The Kids Are Not All Right


For the estimated 2 million children of same-sex couples, anti-marriage equality laws have a real and harmful impact.

Earlier this spring, the National Organization for Marriage, a small but well-funded group that serves as the preeminent mouthpiece for anti-marriage equality efforts, found itself in an unenviable position. In 2009, NOM had sued Maine election officials to keep secret the names of donors who had contributed to its successful campaign to repeal same-sex marriage rights in the state. But the organization lost in federal court, is trying to entice the U.S. Supreme Court into hearing its appeal, and has seen saw some of its internal strategy documents go public. In one, NOM detailed its "cultural strategies," where it plotted tactics pitting gays against racial minorities as well as plans to mobilize Catholic clergy in marriage battles around the country. Both of these cynical gambits from the memo appear to be well under way.

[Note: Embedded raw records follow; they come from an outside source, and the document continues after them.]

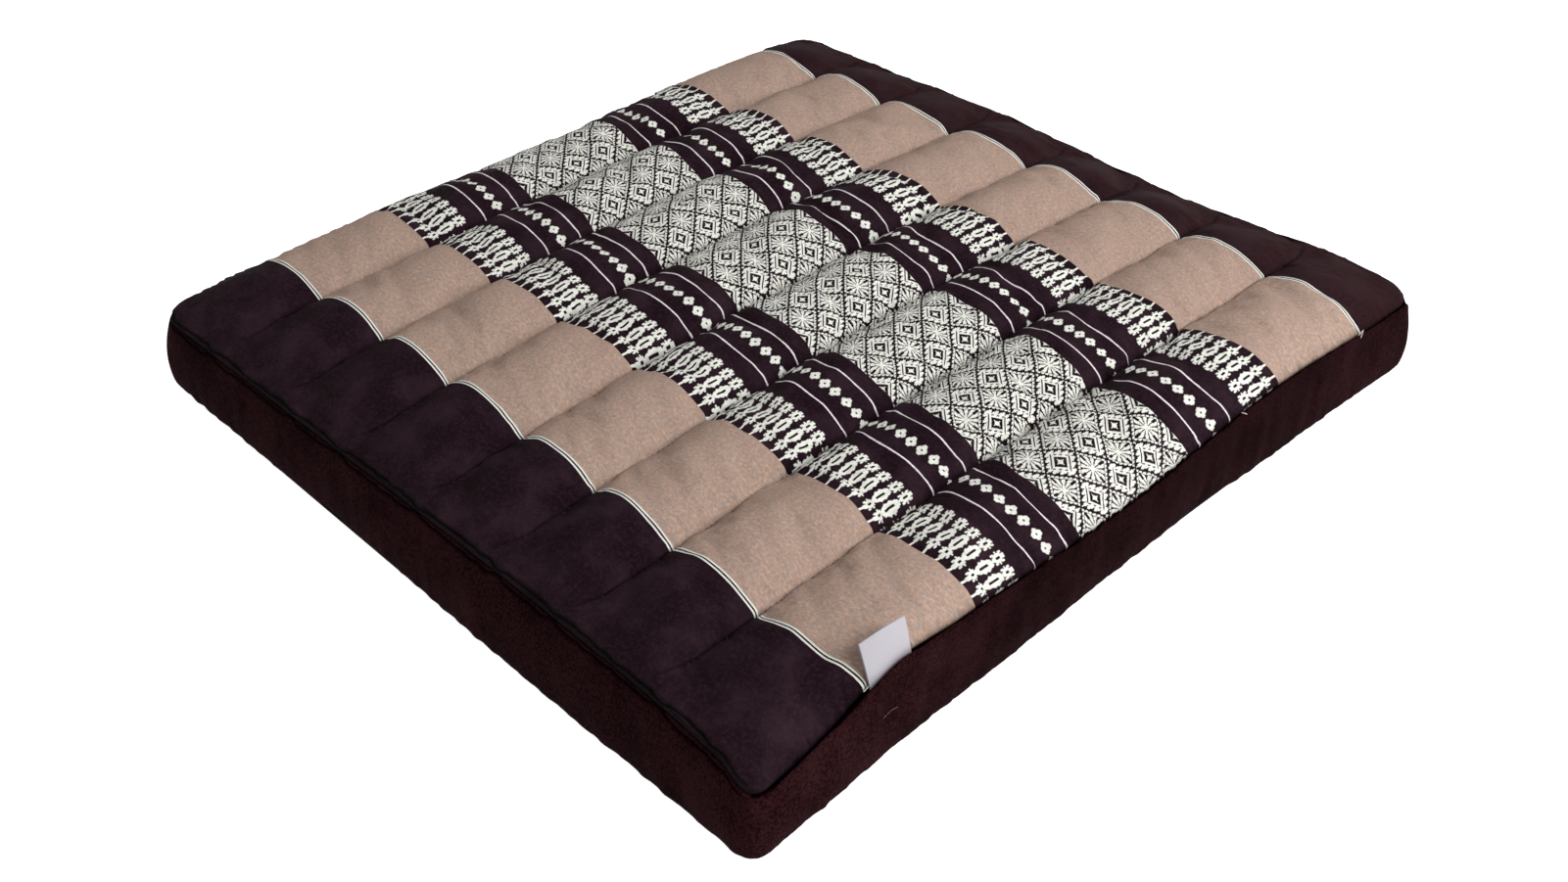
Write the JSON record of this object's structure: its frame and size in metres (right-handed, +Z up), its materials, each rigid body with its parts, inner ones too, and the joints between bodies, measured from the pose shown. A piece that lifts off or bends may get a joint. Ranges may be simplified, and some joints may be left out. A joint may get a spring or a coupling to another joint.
{
  "type": "meditation cushion",
  "caption": "Square floor cushion with a low boxed wall, sewn into filled channels under a woven patterned top panel, with a small bare tab in one seam.",
  "frame": {"origin": "on the floor under the middle of the cushion's bounding box", "axes": "+Z up, +X across the sewn channels towards the wall with the tab, +Y along the channels"},
  "size_m": [0.5142, 0.5406, 0.0783],
  "materials": {
    "woven_panel": "woven cotton with dark, beige and patterned cream bands",
    "wall_cloth": "plain dark brown cotton",
    "base_cloth": "plain dark cotton",
    "tab_satin": "white satin ribbon"
  },
  "bodies": {
    "root": {"filled_body": "woven_panel", "side_strip": "wall_cloth", "base_panel": "base_cloth", "label_tab": "tab_satin"}
  },
  "joints": []
}
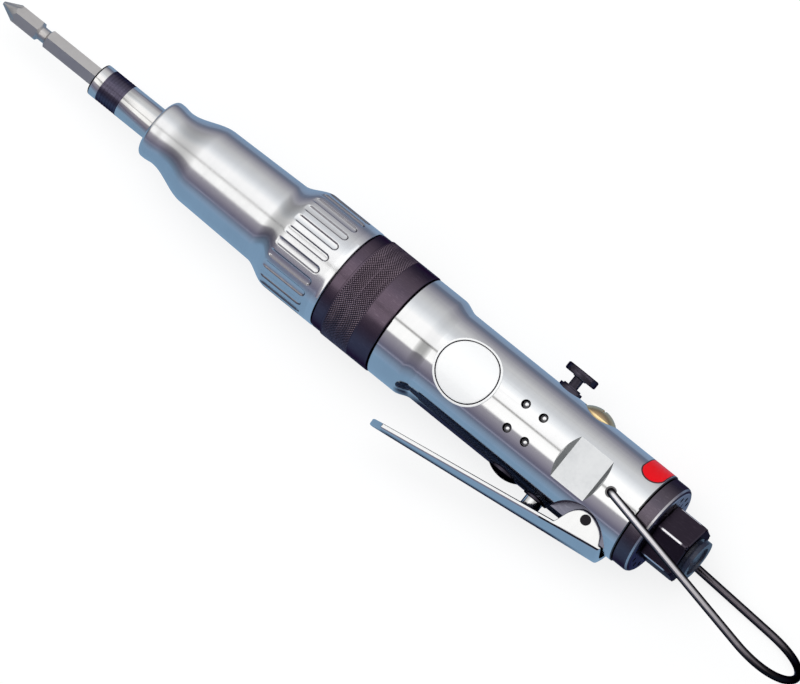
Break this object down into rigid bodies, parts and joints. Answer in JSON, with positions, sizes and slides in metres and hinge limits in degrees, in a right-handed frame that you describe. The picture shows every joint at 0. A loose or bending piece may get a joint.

But among the group's potential budgeted programs in the document that never caught fire is a $150,000 effort focused on "children of same-sex couples and their concerns" and involving the hiring of an "outreach coordinator to identify children of gay parents willing to speak on camera." This in an obvious attempt to fix what has always been an Achilles' heel for antigay activists: how to spin and obfuscate facts about the real harm faced by children of LGBT parents.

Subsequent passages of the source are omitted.